Cost-tier with weekday schedule
// Upstreams declare their tier via `tags: [tier:cheap]` or `tags: [tier:fast]`.
(upstreams, ctx) => {
  const cheapHours = inWindow('09:00', '18:00') && (new Date().getDay() % 6) !== 0
  return upstreams
    .removeCordoned()
    .excludeIf(errorRateAbove(0.5))
    .preferTag(cheapHours ? 'tier:cheap' : 'tier:fast',
               { minHealthy: 1, fallback: 'tier:cheap' })
    .sortByScore(PREFER_FASTEST)
    .stickyPrimary({ hysteresis: 0.30, minSwitchInterval: '2m' })
}
Per-method override
// Upstreams declare their capability via `tags: [tier:archive]`.
(upstreams, ctx) => {
  if (methodMatches(['eth_getLogs', 'eth_getBlockByNumber']))
    return upstreams.byTag('tier:archive').sortByScore(PREFER_FASTEST)
  if (methodMatches('eth_getBalance'))
    return upstreams.sortByScore(PREFER_LEAST_ERRORS)
  return upstreams.sortByScore(PREFER_FASTEST).stickyPrimary()
}
Canary with shadow probing
(upstreams, ctx) =>
  upstreams
    .removeCordoned()
    .excludeIf(errorRateAbove(0.5))
    .sortByScore(PREFER_FASTEST)
    .probeExcluded({ sampleRate: 0.5, maxConcurrent: 2, timeout: '10s' })
    .forceInclude('canary-rpc', 'tail')
Debug a flaky decision
(upstreams, ctx) =>
  upstreams
    .excludeIf(blockNumberLagAbove(5)).label('lag-filter')
    .sortByScore(PREFER_FASTEST).label('score')
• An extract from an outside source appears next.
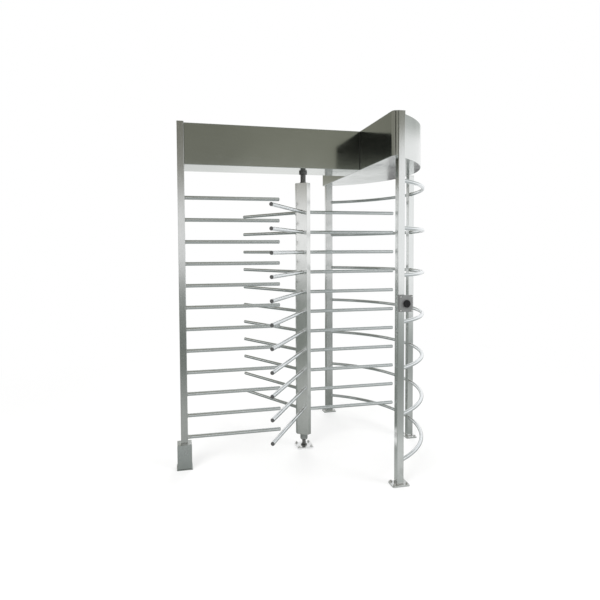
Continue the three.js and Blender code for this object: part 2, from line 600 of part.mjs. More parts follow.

    .stickyPrimary().label('sticky')
    .dump('debug')

Planned primitives (not yet shipped)

PlannedSolves
.probeState({ method, target, slot, every, expectChange, excludeOn })Lying upstreams that claim a fresh block but serve 0x0 / stale state. Undetectable from request-side metrics today; needs a background prober.